Reproduce exactly the lines of the material beneath, from the line that contains "bottom_plate();" to the line that contains "obj.parent = None", both included, and no other lines.

————————

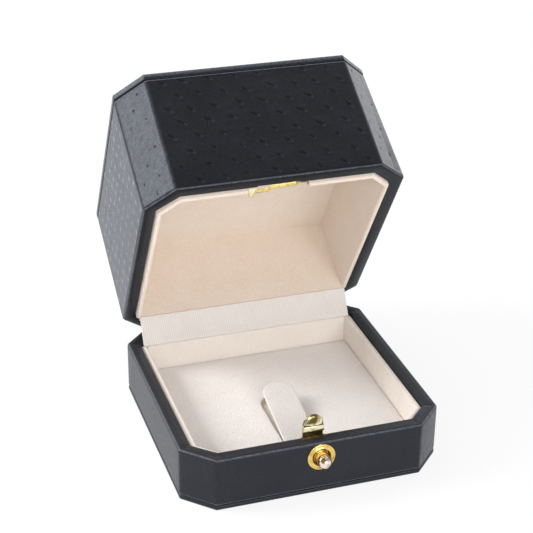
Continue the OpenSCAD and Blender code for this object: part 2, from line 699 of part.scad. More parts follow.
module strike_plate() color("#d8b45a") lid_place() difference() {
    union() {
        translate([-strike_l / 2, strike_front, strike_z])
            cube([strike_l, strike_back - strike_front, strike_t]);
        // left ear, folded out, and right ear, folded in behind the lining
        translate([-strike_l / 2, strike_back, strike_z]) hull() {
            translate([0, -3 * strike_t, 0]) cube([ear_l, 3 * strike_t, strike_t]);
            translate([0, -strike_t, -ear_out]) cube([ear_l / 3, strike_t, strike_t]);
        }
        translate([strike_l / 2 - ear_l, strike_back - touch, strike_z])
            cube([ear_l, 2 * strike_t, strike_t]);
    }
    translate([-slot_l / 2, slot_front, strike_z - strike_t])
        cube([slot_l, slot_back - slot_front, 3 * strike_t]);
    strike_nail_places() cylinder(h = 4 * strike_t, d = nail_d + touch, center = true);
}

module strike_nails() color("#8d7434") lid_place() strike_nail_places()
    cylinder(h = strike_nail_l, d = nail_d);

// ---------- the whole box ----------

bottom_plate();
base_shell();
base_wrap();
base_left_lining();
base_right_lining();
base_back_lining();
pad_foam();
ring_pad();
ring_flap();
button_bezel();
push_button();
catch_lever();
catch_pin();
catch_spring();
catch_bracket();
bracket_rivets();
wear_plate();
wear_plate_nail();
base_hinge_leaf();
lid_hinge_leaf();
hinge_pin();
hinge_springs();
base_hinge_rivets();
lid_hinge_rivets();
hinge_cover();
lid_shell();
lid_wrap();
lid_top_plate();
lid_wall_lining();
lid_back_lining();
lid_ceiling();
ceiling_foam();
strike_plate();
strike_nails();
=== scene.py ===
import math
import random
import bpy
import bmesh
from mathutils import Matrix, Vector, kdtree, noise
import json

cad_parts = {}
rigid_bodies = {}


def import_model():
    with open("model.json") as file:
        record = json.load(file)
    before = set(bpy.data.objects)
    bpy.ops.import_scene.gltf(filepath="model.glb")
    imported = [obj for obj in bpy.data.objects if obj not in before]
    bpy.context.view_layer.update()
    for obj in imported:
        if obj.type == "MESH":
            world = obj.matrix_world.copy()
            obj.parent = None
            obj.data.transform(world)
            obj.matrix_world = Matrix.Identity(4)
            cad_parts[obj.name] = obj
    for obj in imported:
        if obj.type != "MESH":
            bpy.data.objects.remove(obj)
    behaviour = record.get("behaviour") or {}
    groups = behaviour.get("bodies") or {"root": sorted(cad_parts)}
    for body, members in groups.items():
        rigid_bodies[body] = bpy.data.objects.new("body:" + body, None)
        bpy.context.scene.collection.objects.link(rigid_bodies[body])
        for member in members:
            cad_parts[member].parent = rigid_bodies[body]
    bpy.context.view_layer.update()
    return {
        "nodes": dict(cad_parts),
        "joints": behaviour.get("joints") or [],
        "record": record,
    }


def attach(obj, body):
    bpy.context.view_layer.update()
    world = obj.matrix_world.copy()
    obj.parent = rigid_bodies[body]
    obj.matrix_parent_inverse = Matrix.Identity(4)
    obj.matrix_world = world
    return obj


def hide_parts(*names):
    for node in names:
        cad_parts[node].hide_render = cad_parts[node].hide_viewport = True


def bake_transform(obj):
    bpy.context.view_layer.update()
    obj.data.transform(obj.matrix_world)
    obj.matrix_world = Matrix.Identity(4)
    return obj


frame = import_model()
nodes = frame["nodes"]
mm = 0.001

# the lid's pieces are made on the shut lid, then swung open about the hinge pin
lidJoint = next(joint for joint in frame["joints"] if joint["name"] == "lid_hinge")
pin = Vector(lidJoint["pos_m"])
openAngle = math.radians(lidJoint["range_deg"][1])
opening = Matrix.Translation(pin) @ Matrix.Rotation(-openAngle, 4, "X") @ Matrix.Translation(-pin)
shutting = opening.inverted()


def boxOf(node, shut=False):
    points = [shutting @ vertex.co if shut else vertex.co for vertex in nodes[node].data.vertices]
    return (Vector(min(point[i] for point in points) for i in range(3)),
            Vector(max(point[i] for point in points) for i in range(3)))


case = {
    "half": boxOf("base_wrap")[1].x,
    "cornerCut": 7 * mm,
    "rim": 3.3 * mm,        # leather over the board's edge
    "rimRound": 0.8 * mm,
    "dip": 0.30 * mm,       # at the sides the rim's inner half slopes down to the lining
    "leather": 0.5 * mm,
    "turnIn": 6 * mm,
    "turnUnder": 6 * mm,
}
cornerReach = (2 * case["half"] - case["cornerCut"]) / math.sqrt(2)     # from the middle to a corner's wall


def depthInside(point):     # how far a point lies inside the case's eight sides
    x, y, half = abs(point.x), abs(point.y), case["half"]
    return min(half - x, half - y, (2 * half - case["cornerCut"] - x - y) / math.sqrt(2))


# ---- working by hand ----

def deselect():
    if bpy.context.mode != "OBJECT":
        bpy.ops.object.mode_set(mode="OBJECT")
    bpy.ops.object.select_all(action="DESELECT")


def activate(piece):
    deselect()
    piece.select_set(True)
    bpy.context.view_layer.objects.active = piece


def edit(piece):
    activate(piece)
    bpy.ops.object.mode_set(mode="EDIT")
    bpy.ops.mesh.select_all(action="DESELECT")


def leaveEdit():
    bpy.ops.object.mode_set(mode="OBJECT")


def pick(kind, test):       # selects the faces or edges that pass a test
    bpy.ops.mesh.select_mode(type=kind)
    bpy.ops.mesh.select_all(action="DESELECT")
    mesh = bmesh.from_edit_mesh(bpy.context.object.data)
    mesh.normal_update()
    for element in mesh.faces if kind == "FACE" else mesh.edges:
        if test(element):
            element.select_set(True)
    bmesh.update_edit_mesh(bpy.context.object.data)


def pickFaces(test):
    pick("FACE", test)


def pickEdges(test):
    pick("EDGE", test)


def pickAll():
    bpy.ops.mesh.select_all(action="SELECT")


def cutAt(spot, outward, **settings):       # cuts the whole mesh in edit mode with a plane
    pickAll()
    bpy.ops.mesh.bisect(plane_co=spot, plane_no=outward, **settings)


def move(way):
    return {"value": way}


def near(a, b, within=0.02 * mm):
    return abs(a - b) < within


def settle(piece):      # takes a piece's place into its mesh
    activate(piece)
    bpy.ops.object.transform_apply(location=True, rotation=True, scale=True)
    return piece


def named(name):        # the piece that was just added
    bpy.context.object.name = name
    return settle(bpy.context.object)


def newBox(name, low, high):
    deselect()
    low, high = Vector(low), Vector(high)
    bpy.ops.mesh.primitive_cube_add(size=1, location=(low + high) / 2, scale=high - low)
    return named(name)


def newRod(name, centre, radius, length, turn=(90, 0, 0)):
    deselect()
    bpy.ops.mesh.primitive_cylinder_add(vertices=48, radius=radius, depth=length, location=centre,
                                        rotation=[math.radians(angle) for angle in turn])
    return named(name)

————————

* _Reply_:
bottom_plate();
base_shell();
base_wrap();
base_left_lining();
base_right_lining();
base_back_lining();
pad_foam();
ring_pad();
ring_flap();
button_bezel();
push_button();
catch_lever();
catch_pin();
catch_spring();
catch_bracket();
bracket_rivets();
wear_plate();
wear_plate_nail();
base_hinge_leaf();
lid_hinge_leaf();
hinge_pin();
hinge_springs();
base_hinge_rivets();
lid_hinge_rivets();
hinge_cover();
lid_shell();
lid_wrap();
lid_top_plate();
lid_wall_lining();
lid_back_lining();
lid_ceiling();
ceiling_foam();
strike_plate();
strike_nails();
=== scene.py ===
import math
import random
import bpy
import bmesh
from mathutils import Matrix, Vector, kdtree, noise
import json

cad_parts = {}
rigid_bodies = {}


def import_model():
    with open("model.json") as file:
        record = json.load(file)
    before = set(bpy.data.objects)
    bpy.ops.import_scene.gltf(filepath="model.glb")
    imported = [obj for obj in bpy.data.objects if obj not in before]
    bpy.context.view_layer.update()
    for obj in imported:
        if obj.type == "MESH":
            world = obj.matrix_world.copy()
            obj.parent = None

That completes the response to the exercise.